## The exercise:
Check every line of the data below for the string "objects", and copy the ones that hold it.

==============================

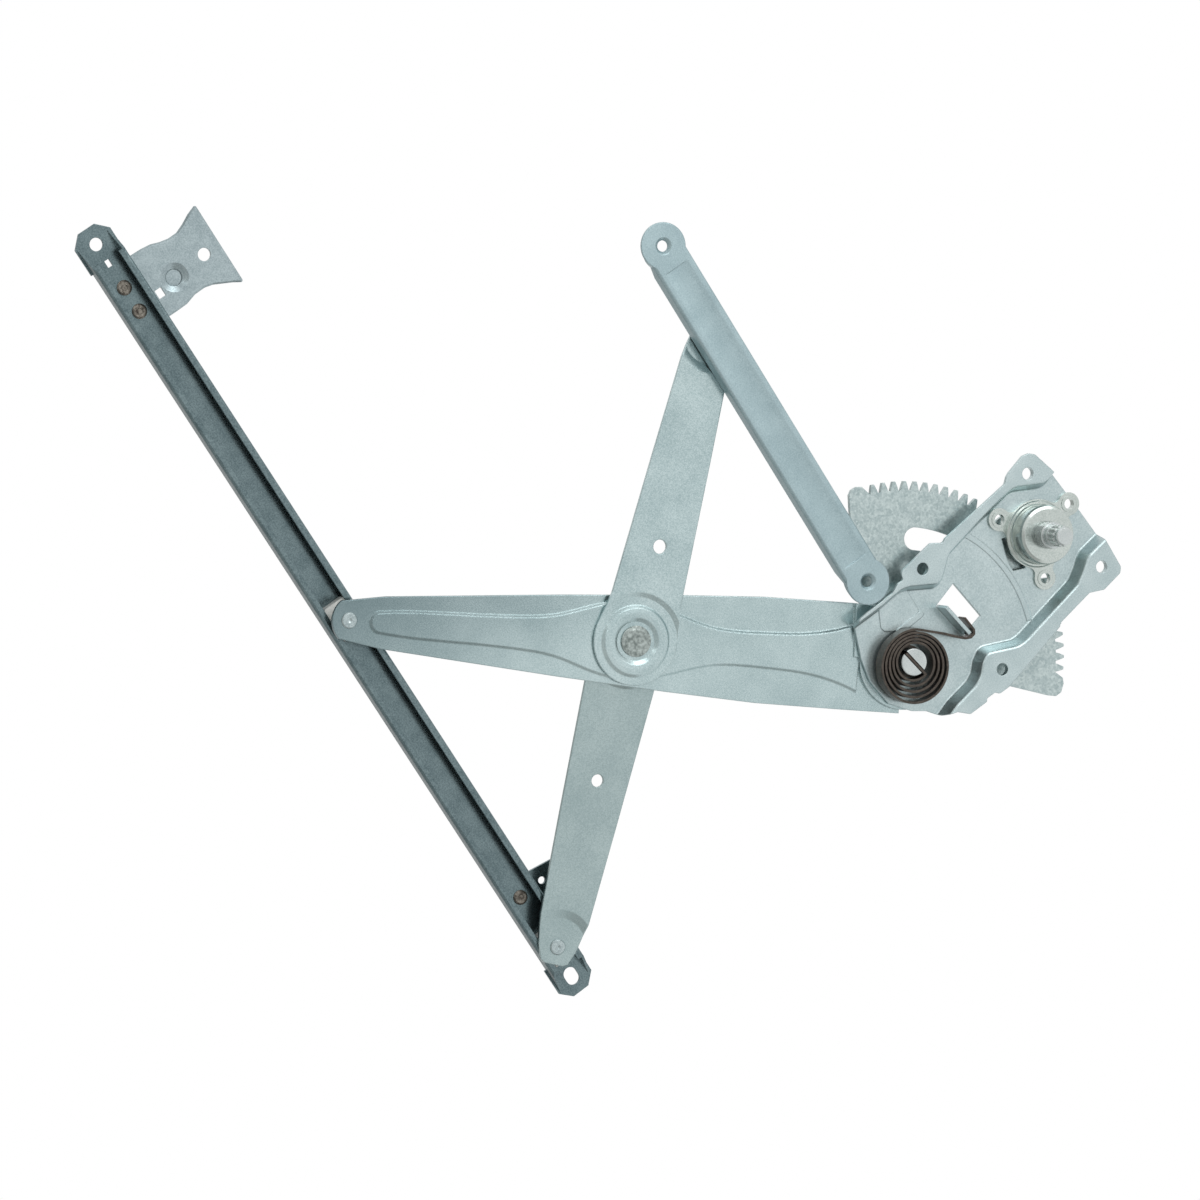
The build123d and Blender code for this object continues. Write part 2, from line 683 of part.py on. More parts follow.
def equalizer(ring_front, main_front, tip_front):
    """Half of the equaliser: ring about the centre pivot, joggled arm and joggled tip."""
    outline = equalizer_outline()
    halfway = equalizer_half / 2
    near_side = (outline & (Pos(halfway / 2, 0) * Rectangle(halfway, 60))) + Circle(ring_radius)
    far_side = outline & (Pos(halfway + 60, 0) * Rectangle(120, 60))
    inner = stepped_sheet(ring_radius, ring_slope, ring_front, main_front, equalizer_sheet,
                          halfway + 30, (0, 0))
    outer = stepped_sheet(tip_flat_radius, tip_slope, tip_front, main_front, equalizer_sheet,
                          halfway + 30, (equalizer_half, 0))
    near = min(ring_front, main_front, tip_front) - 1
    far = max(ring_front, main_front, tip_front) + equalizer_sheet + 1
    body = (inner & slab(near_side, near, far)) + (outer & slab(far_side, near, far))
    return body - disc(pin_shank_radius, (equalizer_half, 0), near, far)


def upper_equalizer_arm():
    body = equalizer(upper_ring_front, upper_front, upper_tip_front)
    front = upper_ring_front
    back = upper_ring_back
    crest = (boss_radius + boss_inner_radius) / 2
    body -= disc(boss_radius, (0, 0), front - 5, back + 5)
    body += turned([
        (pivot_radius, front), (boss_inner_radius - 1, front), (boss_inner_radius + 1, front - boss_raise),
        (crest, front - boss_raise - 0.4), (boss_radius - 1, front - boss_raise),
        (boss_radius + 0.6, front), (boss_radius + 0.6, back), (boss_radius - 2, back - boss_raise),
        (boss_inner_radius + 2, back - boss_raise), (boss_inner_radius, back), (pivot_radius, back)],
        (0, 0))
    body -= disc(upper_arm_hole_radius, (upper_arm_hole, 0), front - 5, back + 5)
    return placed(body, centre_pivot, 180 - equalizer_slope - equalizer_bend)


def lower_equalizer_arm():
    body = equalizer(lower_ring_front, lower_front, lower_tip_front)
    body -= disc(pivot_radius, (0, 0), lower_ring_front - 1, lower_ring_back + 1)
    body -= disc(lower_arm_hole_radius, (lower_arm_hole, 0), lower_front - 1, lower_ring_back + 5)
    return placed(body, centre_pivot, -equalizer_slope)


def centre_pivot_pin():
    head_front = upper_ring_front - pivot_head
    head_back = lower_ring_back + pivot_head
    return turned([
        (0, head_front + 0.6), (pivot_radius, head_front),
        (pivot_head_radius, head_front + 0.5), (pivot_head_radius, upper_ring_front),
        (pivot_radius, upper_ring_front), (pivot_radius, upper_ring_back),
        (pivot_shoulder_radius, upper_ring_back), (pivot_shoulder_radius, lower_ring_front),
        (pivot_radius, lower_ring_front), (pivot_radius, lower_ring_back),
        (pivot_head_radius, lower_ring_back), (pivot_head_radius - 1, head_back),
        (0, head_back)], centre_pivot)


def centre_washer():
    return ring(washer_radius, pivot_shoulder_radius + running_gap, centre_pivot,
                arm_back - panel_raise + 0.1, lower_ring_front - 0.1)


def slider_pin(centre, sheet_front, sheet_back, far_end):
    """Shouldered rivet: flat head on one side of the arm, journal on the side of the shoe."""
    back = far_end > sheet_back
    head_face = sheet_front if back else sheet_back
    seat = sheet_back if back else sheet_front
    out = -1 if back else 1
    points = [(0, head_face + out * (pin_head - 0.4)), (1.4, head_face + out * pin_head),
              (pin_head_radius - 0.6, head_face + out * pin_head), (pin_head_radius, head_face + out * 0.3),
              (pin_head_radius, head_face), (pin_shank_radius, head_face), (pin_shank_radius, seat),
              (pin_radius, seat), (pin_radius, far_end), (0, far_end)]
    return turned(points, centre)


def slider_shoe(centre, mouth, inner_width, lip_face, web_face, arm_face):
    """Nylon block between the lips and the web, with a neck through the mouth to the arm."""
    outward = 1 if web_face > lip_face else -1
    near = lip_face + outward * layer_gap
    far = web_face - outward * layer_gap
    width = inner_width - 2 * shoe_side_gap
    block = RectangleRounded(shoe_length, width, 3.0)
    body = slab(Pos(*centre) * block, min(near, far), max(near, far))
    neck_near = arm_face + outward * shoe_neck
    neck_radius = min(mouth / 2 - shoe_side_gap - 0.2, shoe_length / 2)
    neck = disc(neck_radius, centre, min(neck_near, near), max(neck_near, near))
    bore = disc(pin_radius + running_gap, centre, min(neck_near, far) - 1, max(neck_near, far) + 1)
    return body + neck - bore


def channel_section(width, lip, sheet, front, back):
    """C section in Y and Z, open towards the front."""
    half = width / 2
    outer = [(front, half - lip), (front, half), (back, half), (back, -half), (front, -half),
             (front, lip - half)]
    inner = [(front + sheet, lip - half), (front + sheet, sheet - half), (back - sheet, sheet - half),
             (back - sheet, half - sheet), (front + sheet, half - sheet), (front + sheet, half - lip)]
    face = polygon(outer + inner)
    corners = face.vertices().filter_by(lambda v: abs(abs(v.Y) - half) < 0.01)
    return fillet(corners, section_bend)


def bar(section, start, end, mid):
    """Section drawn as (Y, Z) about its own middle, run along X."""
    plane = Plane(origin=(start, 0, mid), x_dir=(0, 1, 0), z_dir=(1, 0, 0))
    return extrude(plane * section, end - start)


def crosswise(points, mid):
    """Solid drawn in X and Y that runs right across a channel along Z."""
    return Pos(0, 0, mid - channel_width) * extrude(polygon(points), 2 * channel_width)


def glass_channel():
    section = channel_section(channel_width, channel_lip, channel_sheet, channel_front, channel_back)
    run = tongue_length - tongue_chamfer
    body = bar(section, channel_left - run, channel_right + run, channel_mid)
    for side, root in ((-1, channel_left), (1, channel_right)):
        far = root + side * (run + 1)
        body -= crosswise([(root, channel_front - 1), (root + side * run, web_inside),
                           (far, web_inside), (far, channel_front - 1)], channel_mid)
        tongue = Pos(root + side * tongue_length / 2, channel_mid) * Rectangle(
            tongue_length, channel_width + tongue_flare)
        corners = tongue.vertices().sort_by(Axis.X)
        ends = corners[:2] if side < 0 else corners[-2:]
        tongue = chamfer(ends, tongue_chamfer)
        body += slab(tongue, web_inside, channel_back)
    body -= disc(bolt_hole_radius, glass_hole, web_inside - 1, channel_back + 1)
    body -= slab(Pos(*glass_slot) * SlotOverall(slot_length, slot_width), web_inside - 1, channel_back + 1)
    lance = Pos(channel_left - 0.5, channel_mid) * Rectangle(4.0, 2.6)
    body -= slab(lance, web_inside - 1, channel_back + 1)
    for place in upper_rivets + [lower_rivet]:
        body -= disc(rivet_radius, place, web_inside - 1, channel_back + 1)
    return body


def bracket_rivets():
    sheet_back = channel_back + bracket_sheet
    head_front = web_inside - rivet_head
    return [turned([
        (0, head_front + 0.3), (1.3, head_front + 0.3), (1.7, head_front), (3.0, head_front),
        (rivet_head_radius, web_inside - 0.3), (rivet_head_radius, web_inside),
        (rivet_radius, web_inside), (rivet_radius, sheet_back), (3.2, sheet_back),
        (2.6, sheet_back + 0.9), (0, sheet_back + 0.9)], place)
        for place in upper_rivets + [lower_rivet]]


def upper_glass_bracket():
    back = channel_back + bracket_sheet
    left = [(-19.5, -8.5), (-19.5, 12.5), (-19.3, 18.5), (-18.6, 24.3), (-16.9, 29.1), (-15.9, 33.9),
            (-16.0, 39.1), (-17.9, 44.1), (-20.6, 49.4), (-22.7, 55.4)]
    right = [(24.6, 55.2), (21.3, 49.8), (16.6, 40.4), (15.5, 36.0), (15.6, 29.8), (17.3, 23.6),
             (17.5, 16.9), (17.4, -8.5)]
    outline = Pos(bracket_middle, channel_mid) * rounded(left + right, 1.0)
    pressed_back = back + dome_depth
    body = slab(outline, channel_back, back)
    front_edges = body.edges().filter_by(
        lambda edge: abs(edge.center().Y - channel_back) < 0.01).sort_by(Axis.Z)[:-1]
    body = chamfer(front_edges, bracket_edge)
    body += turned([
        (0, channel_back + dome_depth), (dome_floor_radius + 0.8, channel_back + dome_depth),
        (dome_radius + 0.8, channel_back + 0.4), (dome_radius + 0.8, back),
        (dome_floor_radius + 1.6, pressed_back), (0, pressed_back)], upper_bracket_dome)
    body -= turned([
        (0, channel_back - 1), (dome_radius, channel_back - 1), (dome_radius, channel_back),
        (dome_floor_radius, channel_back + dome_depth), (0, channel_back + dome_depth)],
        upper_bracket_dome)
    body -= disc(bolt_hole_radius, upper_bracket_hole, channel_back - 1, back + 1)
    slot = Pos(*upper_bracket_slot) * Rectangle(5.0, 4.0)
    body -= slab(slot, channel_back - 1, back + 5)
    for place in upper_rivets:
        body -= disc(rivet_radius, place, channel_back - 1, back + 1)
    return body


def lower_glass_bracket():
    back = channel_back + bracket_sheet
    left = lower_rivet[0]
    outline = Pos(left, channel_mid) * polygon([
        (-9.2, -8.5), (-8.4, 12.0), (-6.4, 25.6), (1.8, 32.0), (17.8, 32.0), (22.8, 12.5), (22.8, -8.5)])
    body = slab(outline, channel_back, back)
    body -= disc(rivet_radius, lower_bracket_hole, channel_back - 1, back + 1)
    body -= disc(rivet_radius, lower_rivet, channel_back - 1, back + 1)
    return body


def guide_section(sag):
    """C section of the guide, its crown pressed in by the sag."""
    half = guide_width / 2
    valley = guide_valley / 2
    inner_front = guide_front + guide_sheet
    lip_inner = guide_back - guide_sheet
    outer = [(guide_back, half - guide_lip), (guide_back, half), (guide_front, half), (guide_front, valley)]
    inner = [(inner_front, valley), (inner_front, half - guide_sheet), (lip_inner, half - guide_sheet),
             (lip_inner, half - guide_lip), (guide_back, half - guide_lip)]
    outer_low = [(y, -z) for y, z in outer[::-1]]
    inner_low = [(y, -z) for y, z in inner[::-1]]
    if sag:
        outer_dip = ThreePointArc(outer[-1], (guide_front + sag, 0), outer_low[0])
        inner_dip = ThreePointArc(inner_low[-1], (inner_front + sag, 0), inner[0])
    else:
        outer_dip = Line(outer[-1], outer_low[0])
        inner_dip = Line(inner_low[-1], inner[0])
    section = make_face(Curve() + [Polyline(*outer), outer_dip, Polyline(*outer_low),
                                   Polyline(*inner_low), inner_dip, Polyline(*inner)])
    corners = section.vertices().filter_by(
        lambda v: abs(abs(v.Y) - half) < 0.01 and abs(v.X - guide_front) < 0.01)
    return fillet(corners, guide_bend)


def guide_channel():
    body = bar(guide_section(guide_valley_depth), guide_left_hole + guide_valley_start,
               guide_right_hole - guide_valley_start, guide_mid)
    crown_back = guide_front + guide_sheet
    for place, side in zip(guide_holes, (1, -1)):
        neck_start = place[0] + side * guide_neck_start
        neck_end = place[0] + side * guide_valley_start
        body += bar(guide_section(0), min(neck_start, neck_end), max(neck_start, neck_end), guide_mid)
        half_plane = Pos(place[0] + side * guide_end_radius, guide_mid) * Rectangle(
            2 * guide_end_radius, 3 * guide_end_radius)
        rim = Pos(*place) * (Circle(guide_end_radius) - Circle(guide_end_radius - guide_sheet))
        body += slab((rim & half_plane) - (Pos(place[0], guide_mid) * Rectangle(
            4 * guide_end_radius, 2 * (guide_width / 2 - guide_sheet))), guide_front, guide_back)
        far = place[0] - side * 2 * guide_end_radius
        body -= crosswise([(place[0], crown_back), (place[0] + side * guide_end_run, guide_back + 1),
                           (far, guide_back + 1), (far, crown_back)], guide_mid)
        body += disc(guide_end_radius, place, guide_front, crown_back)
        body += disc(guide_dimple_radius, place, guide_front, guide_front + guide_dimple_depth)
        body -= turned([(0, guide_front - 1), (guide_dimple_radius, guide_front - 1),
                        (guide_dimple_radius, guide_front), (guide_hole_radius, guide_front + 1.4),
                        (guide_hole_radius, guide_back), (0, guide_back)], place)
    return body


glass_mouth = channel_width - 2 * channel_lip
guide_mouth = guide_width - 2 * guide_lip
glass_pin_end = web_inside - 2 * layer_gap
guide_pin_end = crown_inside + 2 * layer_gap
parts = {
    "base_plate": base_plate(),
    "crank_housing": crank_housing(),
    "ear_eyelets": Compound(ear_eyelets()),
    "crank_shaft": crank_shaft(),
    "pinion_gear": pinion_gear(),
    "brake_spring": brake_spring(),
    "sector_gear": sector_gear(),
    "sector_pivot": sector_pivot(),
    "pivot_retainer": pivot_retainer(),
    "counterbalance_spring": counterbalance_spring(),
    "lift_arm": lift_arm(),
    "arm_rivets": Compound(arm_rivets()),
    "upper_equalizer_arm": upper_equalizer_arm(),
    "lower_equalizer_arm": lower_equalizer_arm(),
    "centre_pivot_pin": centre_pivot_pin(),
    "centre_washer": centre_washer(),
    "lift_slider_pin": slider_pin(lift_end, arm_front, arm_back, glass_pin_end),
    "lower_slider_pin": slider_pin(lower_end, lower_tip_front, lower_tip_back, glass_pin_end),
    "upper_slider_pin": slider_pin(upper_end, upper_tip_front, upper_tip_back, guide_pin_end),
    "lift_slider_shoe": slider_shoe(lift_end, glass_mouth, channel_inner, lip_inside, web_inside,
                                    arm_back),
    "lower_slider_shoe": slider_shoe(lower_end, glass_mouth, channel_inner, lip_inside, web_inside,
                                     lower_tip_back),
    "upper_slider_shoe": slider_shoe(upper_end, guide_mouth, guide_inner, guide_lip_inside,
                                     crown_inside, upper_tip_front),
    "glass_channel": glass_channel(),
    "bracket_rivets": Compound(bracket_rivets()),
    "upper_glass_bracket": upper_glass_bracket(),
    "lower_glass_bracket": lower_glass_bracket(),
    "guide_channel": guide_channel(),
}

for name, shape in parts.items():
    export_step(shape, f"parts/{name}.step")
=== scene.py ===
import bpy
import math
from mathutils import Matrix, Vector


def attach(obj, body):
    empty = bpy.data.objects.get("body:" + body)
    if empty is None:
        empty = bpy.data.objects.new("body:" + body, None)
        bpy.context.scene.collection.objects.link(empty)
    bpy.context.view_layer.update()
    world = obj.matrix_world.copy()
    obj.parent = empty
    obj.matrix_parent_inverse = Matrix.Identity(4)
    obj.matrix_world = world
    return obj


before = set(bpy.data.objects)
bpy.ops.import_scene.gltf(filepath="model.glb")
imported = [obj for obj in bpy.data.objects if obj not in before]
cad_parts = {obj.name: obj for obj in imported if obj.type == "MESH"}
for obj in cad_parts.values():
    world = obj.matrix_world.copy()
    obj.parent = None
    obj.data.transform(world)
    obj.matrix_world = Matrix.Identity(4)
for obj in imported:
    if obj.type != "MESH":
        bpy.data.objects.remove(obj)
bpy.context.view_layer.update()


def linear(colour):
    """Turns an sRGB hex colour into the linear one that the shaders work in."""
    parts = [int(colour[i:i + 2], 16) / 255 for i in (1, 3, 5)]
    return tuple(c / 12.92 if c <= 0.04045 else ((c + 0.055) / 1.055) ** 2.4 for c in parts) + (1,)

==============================

## Answer to this problem:
    empty = bpy.data.objects.get("body:" + body)
        empty = bpy.data.objects.new("body:" + body, None)
        bpy.context.scene.collection.objects.link(empty)
before = set(bpy.data.objects)
imported = [obj for obj in bpy.data.objects if obj not in before]
        bpy.data.objects.remove(obj)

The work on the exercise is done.